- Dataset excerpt
* * * * *
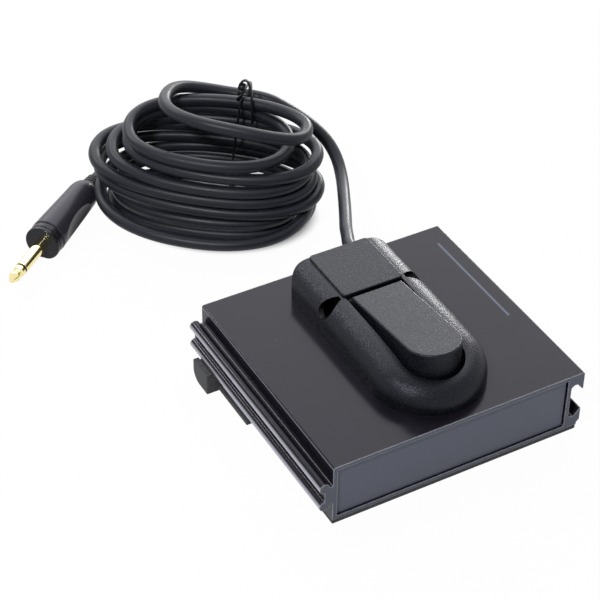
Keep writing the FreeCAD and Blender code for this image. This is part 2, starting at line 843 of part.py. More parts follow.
def make_snap_switch():
    half = s["snap_width"] / 2
    y0 = snap_y - s["snap_length"] / 2
    y1 = snap_y + s["snap_length"] / 2
    body, _ = padded(
        "snap_body", "XY_Plane", rect(shell_x - half, shell_x + half, y0, y1), s["snap_tall"], z=snap_low,
    )
    pieces.remove(body)
    body.Label = "snap_case_body"
    well_low = snap_top - s["plunger_deep"] - s["plunger_out"]
    well = rod("plunger_well", "Z", shell_x, plunger_y, well_low, s["plunger_radius"] + s["plunger_fit"], 5)
    for node, side in (("terminal_common", 1), ("terminal_open", 0), ("terminal_closed", -1)):
        y = snap_y + side * (s["snap_length"] / 2 - s["leg_inset"])
        across = s["leg_width"] / 2
        along = s["leg_depth"] / 2
        leg = block(
            node, shell_x - across, shell_x + across, y - along, y + along,
            floor + 0.4, snap_low,
        )
        keep(leg, node)
    keep(holed("snap_case_cut", body, well), "snap_case")
    keep(rod(
        "plunger_rod", "Z", shell_x, plunger_y, snap_top - s["plunger_deep"],
        s["plunger_radius"], s["plunger_out"] + s["plunger_deep"],
    ), "snap_plunger")


# Curved wires: arcs, tubes and the coil
def tube_path(points, bend=None):
    """Straight runs joined by tangent arcs, as large as they can be or of one radius."""
    edges = []
    used = []
    last = points[0]
    for index in range(1, len(points) - 1):
        before, here, after = points[index - 1], points[index], points[index + 1]
        a, b = here - before, after - here
        turn = a.getAngle(b)
        run = min(a.Length, b.Length)
        reach = 0.45 * run
        if bend:
            reach = bend * math.tan(turn / 2)
        radius = reach / math.tan(turn / 2)
        used.append(radius)
        a.normalize()
        b.normalize()
        start = here - a * reach
        end = here + b * reach
        inward = (b - a).normalize()
        middle = here + inward * (radius / math.cos(turn / 2) - radius)
        if (start - last).Length > 1e-6:
            edges.append(Part.LineSegment(last, start).toShape())
        edges.append(Part.Arc(start, middle, end).toShape())
        last = end
    edges.append(Part.LineSegment(last, points[-1]).toShape())
    return Part.Wire(edges), used


def swept(wire, start, along, radius):
    ring = Part.Wire([Part.Circle(start, along, radius).toShape()])
    return wire.makePipeShell([ring], True, False)


def tube(points, radius):
    """The tube's solid, its arcs' radii, its length and its volume's share of section times length."""
    wire, used = tube_path(points)
    solid = swept(wire, points[0], points[1] - points[0], float(radius))
    share = solid.Volume / (math.pi * float(radius) ** 2 * wire.Length)
    return solid, used, wire.Length, share


def biarc(p0, t0, p1, t1):
    """The two arcs that join two points with given directions: joint and middle points."""
    span = p1 - p0
    both = t0 + t1
    bend = 2 * (t0.dot(t1) - 1)
    flow = -2 * span.dot(both)
    gap = span.dot(span)
    root = math.sqrt(flow * flow - 4 * bend * gap)
    reach = max((-flow - root) / (2 * bend), (-flow + root) / (2 * bend))
    joint = (p0 + t0 * reach + p1 - t1 * reach) * 0.5
    return joint, arc_middle(p0, t0, joint), arc_middle(p1, -t1, joint)


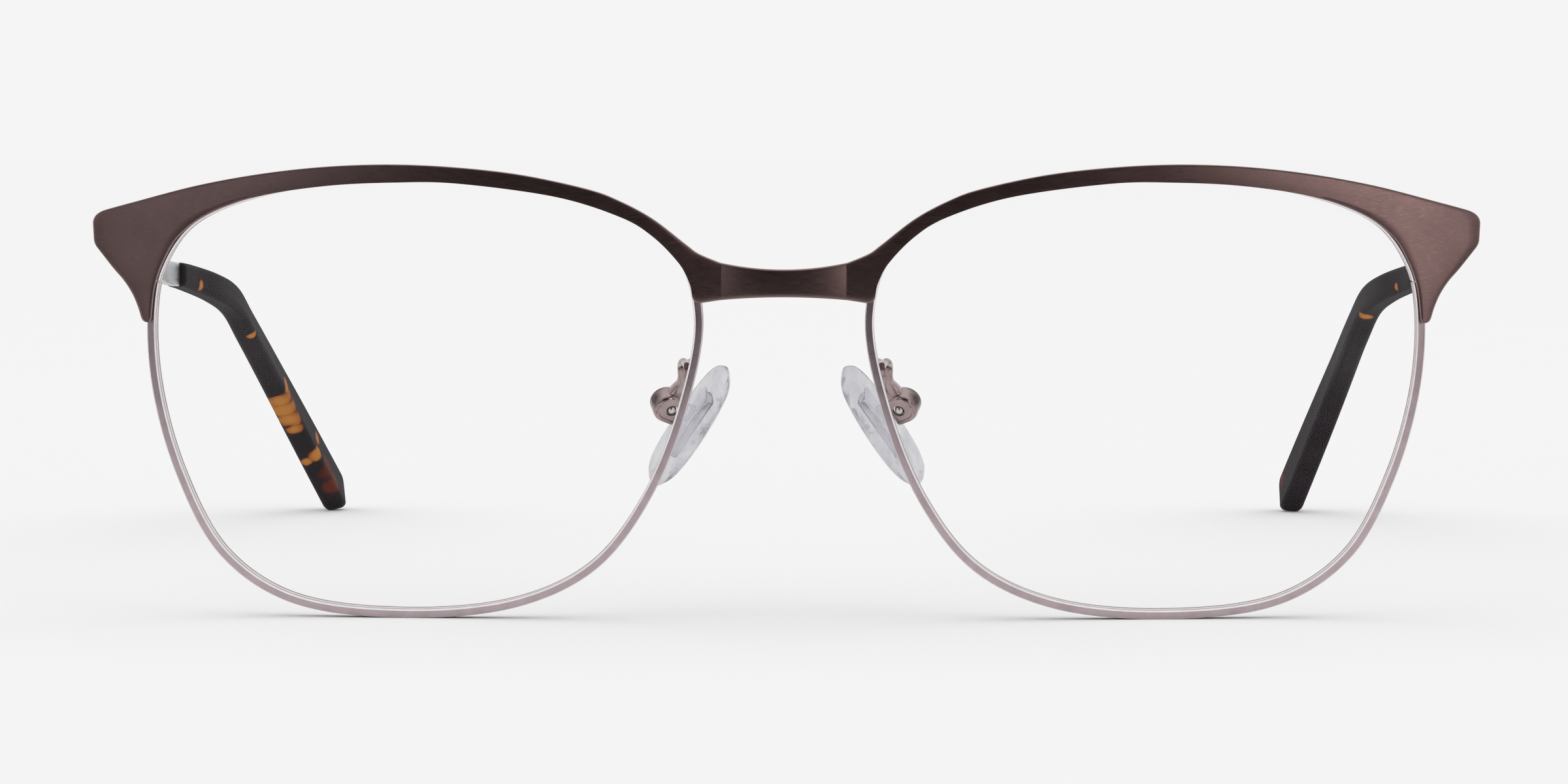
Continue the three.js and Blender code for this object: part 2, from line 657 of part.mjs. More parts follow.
const pairedPieces = {
  eyewire: [eyewire, mauveMetal],
  lens: [lens, clearLens],
  rim_lock_upper: [() => lockBlock(LOCK.gap / 2, LOCK.height), mauveMetal],
  rim_lock_lower: [() => lockBlock(-LOCK.height, -LOCK.gap / 2), mauveMetal],
  rim_lock_screw: [lockScrew, screwSteel],
  endpiece: [endpiece, brownMetal],
  front_hinge: [frontHinge, steel],
  temple_hinge: [templeHinge, steel],
  hinge_screw: [hingeScrew, screwSteel],
  pad_arm: [padArm, mauveMetal],
  pad_box: [padBox, mauveMetal],
  pad_screw: [padScrew, screwSteel],
  nose_pad: [nosePad, silicone],
  pad_core: [padCore, padPlastic],
};

addPiece('brow_plate', browPlate(), brownMetal);
for (const [name, [make, finish]] of Object.entries(pairedPieces)) {
  const geometry = make();
  addPiece(`${name}_left`, geometry, finish);
  addPiece(`${name}_right`, mirrored(geometry), finish);
}

for (const side of ['left', 'right']) {
  const place = (geometry) => (side === 'left' ? geometry : mirrored(geometry));
  addPiece(`temple_arm_${side}`, place(templeArm(side)), steel);
  addPiece(`temple_tip_${side}`, place(fromManifold(templeTip(side))), tortoise);
}

export default glasses;
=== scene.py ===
"""Browline eyeglasses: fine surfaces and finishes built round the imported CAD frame.

Shapes are worked out in millimetres in the front's own coordinates, where y = 0 is the front
of the eyewires at the middle of the eye, and placed in the frame at the end.
"""

import json
import math

import bmesh
import bpy
import numpy as np
from mathutils import Matrix, Vector


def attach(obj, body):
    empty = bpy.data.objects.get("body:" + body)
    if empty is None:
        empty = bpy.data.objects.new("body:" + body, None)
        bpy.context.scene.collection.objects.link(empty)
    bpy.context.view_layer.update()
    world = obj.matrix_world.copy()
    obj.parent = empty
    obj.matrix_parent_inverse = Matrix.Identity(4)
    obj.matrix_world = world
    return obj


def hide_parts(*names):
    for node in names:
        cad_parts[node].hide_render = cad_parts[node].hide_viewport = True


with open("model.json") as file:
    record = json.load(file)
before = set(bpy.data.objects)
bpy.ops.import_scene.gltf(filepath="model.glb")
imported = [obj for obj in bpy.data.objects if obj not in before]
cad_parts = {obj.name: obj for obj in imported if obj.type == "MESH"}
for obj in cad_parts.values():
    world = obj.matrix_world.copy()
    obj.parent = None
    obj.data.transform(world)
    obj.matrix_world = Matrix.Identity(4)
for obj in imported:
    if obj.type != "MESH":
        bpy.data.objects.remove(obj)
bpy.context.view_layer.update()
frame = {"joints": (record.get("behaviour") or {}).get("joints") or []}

# ---------------------------------------------------------------- driving dimensions, in mm

FRONT_TILT = math.radians(2.0)
FRONT_WRAP = math.radians(4.0)
BASE_RADIUS = 190.0
EYE_X = 36.3
EYE_Z = 22.5

PLATE_THICKNESS = 1.0
PLATE_GAP = 0.08
PLATE_EDGE = 0.16           # rounding of the front edges
PLATE_BACK_EDGE = 0.08      # rounding of the rear edges
PLATE_CROWN = 0.03          # how far the middle of the section stands in front of its edges
CREASE_X = 6.3
ARCH_RADIUS = 30.0

RIM_WIDTH = 0.9
RIM_DEPTH = 2.1
RIM_ROUND = 0.14
RIM_BEVEL = 0.18
GROOVE_DEPTH = 0.42
GROOVE_HALF = 0.45
RIM_SPLIT = 0.1
LOCK_Z = 33.3
LOCK_OUT, LOCK_DEPTH, LOCK_WIDTH, LOCK_HEIGHT, LOCK_GAP = 1.8, 3.9, 1.6, 1.2, 0.1
LOCK_SET_BACK = 0.35
LOCK_EDGE = 0.22

LENS_FRONT = 0.35
LENS_BACK = 1.75
LENS_BEVEL = 0.28
LENS_PLAY = 0.04            # between the lens edge and the inside of the rim

HINGE = Vector((66.2, 8.2, 37.3))
TEMPLE_DROP = math.radians(4.23)
BARREL_RADIUS = 0.95
BARREL_HALF = 0.65
BARREL_END = 1.7
BARREL_PLAY = 0.06
LEAF_X = 0.65
LEAF_THICKNESS = 0.6
PIN_RADIUS = 0.45
PIN_BORE = 0.5
SHANK_EDGE = 0.12
HEAD_RADIUS = 0.8
HEAD_EDGE = 0.14
SLOT_WIDTH = 0.26
SLOT_DEPTH = 0.36

ARM_THICKNESS = 1.2
ARM_HEIGHT = 2.7
TIP_THICKNESS = 2.55
TIP_HEIGHT = 2.8
TIP_END_THICKNESS = 2.9
TIP_END_HEIGHT = 5.2
TIP_CORNER = 0.75
TIP_MOUTH = 0.5             # length of the rounded mouth
SLEEVE_START = 0.475        # where the tip starts, as a part of the temple's length
SLEEVE_LAP = 0.004          # how far the arm runs on inside it

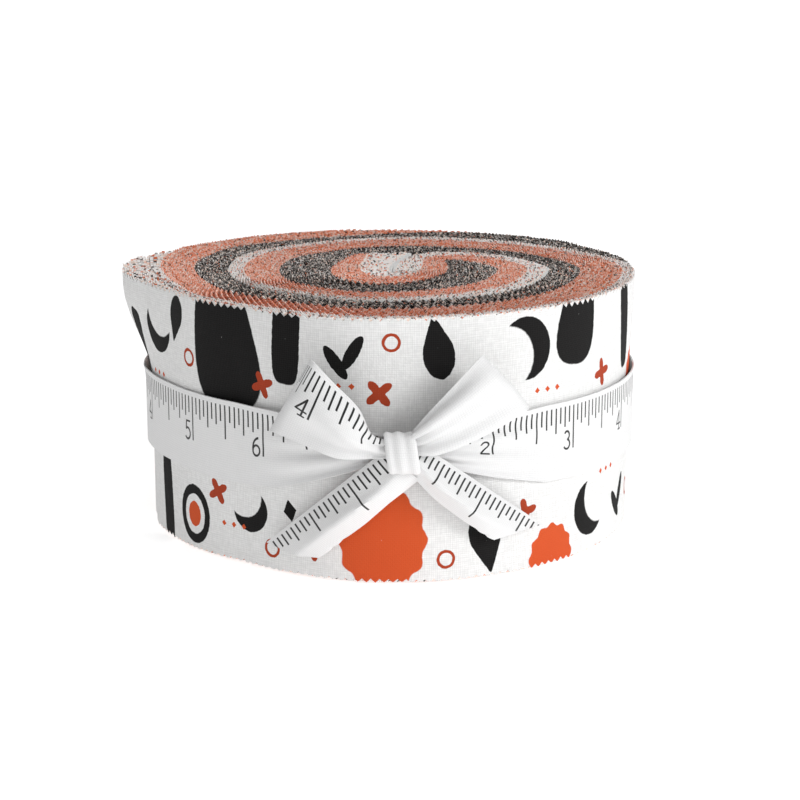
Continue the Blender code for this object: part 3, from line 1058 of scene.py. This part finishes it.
* * * * *
Above are the lines; repeat exactly the ones from the line containing "for (const side" down to the line containing "imported CAD frame.", both inclusive.

for (const side of ['left', 'right']) {
  const place = (geometry) => (side === 'left' ? geometry : mirrored(geometry));
  addPiece(`temple_arm_${side}`, place(templeArm(side)), steel);
  addPiece(`temple_tip_${side}`, place(fromManifold(templeTip(side))), tortoise);
}

export default glasses;
=== scene.py ===
"""Browline eyeglasses: fine surfaces and finishes built round the imported CAD frame.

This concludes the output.